The Eurovan is Digifant with the injectors on a common rail so I am thinking of pulling the fuel pump fuse, running the motor until the fuel depressurizes as much as it can) and then just pulling the supply and return hoses off of the rail and leaving the rail on the head.

Space is tighter and the Eurovan is a transverse setup so I may need to remove the front end bits (radiator, headlamps, etc.). My exhaust manifold was replaced 2.5 years ago so I'm hoping the bits there are not re-corroded to the point of insane difficulty.


----------



## tinworm (Oct 2, 2011)

head is back! waiting on the manual still, expected on the 11th. He had to helicoil 2 of the 5 broken studs, and all the others he was able to extract and clean the threads. 

Tried to order a mountain of parts from Partsgeek for this, but im starting to regret that, like 200 bucks of gaskets and replacement parts, and put in the credit info, and no response or confirmation email. Now I have to see if it went through, or if I have to reorder. these people don't pick up the dam phone. 

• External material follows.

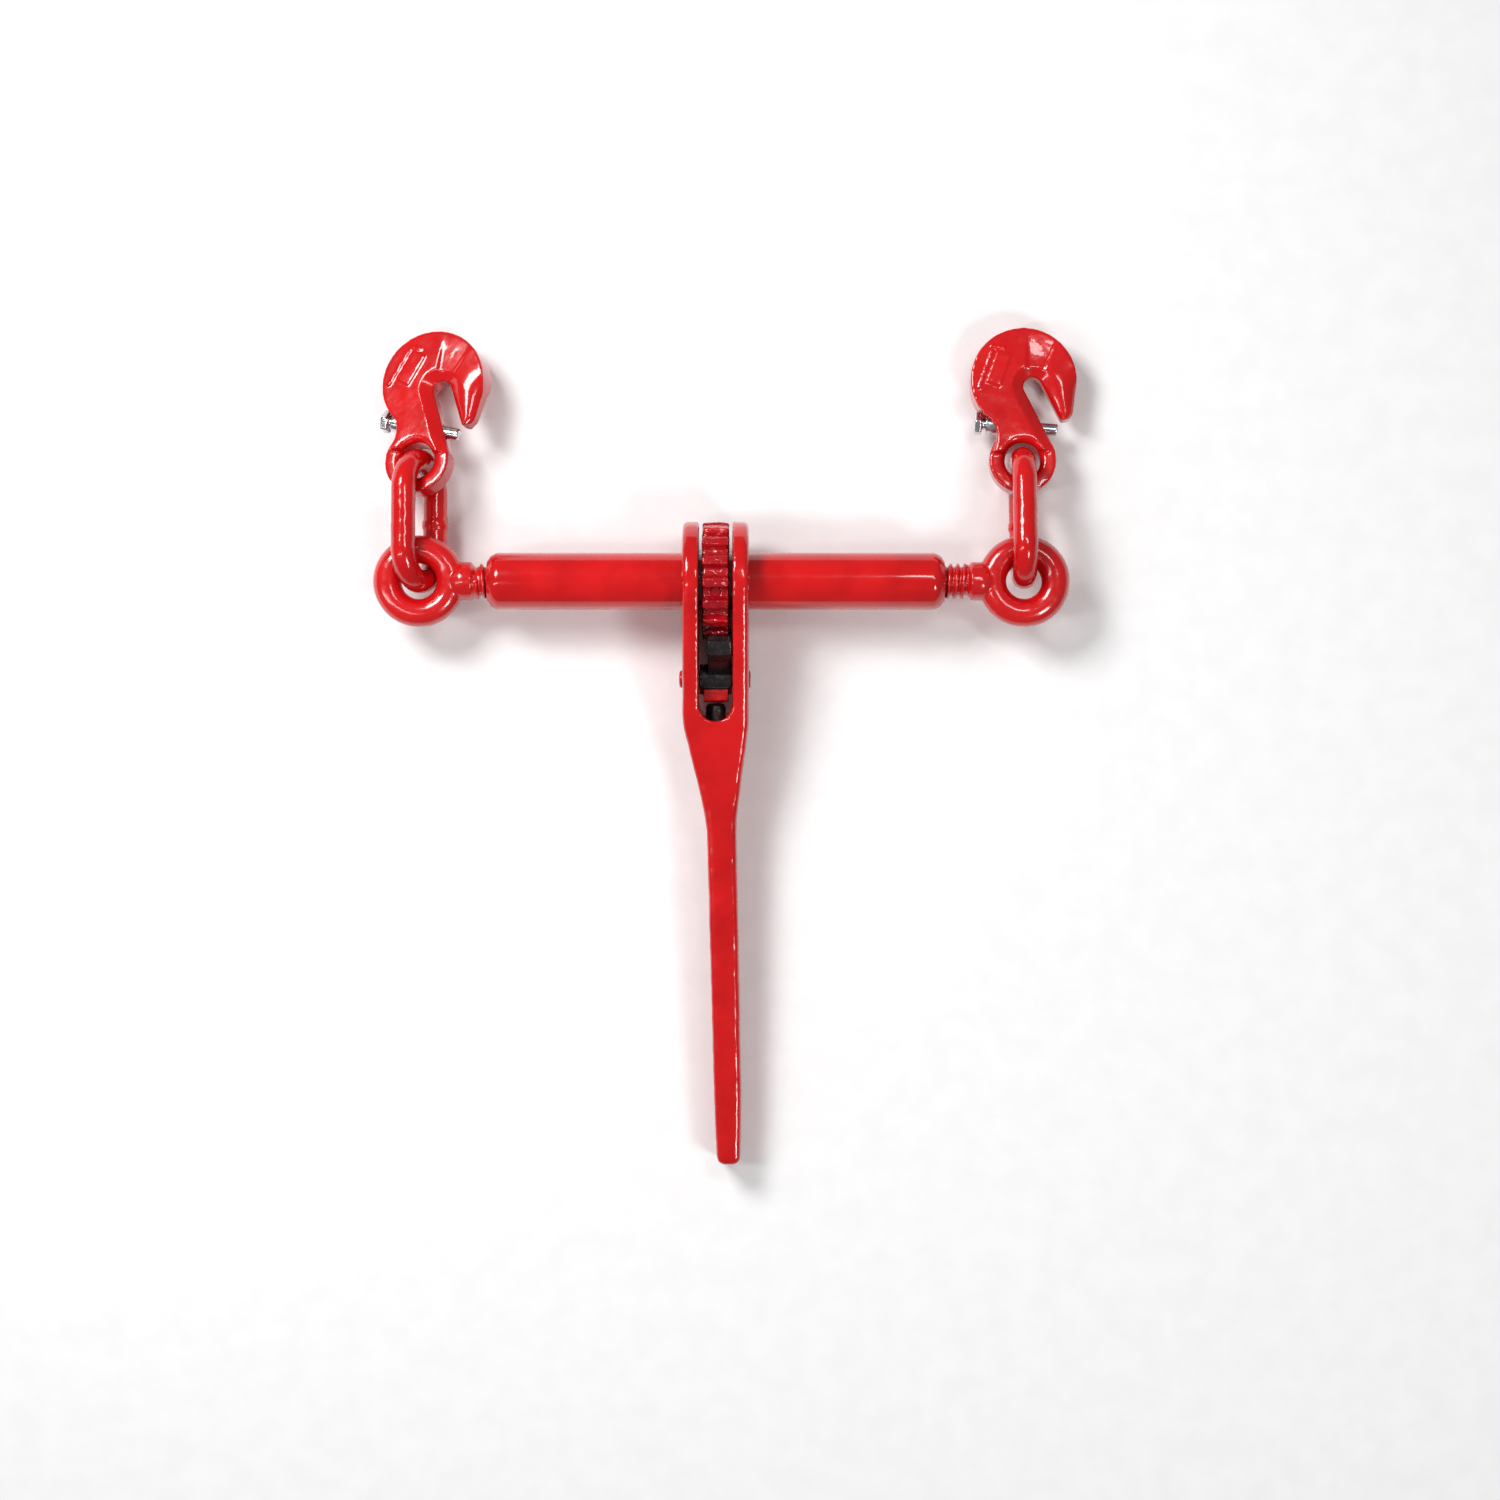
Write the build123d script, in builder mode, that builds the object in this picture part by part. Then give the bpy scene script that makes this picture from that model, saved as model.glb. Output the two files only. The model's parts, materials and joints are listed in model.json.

They have EVERYTHING for this car listed, its amazing, and with accurate parts photos, so hopefully it turns out to be a good place to have ordered from

*EDIT- *Reached the Geek people, mistake was on my end, put in a bad email address. Most of the stuff has already shipped! Not bad, look forward to getting this stuff. Couple items were out of stock, injector O rings, and head bolts, so Ill go through another supplier.


----------



## tinworm (Oct 2, 2011)

do you think I can reuse these head bolts? it says in my up to 1986 shop manual (which does not cover the 5cyl in any depth) that the head bolts can be reused. Can I do it for an 87?


----------